For actual construction, suck it up, carry in the two tool combo, the pulaski (or ax mattock) and McLeod are hard to beat. You can move and scatter volumes of material with a Rogue, but a McLeod is twice as fast. Also, the McLeod has the rake feature but the correct model Rogue has a pick.


----------



## sbaryenbruch (Jan 4, 2004)

*rogue info....*

Throwing these out there because it may answer your question.

Snippets from mtbr posts regarding the Rogue:

" The Rogue Hoes are very well made and IMO are worth having at least a couple. Not a replacement to the usual quiver, but a good complement."

"Our club uses the Rogue Hoe and Pulaski for most stuff....As said earlier..if you want one tool to use on a hike..the Rogue is the ticket. If it's a group build, we throw in a bunch of McCleod's to do the raking, scraping, and throwing of the tilled up debris and a couple of 10 x 10 tampers to do the final stomping. I like the looks of that Rhino though...and I love my Schulaski as well....we bought one lamberton rake...it's way too heavy!!"

" The Rogue Hoe does have a slight curve and it works well for shaping and tamping but with a smaller footprint than a McLeod. We have the one with a small pick on 1 side and about a 6" blade on the other."

"The Rogue is great for grabbing one tool, going on a hike and fixing a little here and there."
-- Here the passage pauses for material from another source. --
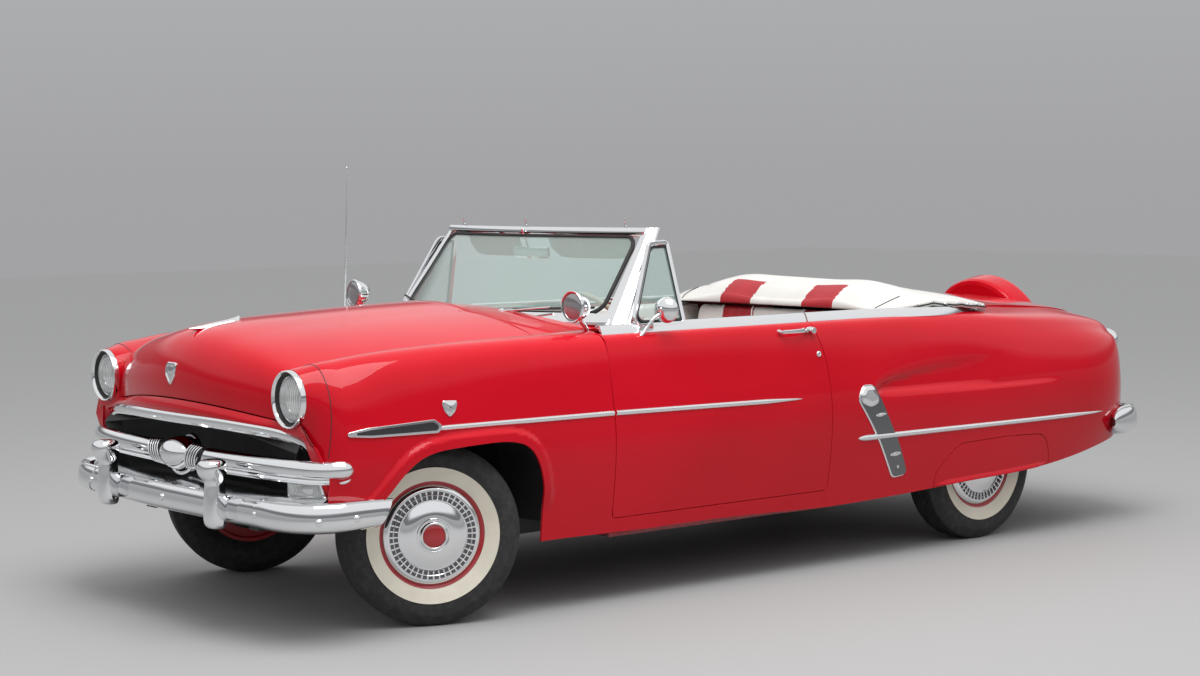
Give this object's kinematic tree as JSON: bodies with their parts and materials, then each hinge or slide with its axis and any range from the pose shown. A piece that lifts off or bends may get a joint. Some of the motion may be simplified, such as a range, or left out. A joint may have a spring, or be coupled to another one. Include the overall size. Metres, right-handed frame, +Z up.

"In addition to using a Pulaski and McLeod for construction of a full bench cut, I have found a superb tool for cutting the back slope. It is called a Rogue Hoe. The Ben Meadows company has them on their website. It is by far the easiest tool to use for correctly shaping the back slope of your new singletrack. I think this tool was mentioned on this forum a year or so ago, and the original poster was correct...it is a great tool. Does a good job of tamping and cutting thru some small roots also. Add it to your tool kit."

"Yep, the rogue hoe is a great addition to ones tool cache. I got a chance to use one last fall for the for first time and liked its versatility. The longer handle v. the pulaski and the sharper blade v. the Mcleod make it a great tool."

"I don't know what Ben Meadows charges for them, but they're likely cheaper directly from the manufacturer. I haven't had a chance to use one yet, but several guys here in KC absolutely swear by them. We just bought about 25 of them."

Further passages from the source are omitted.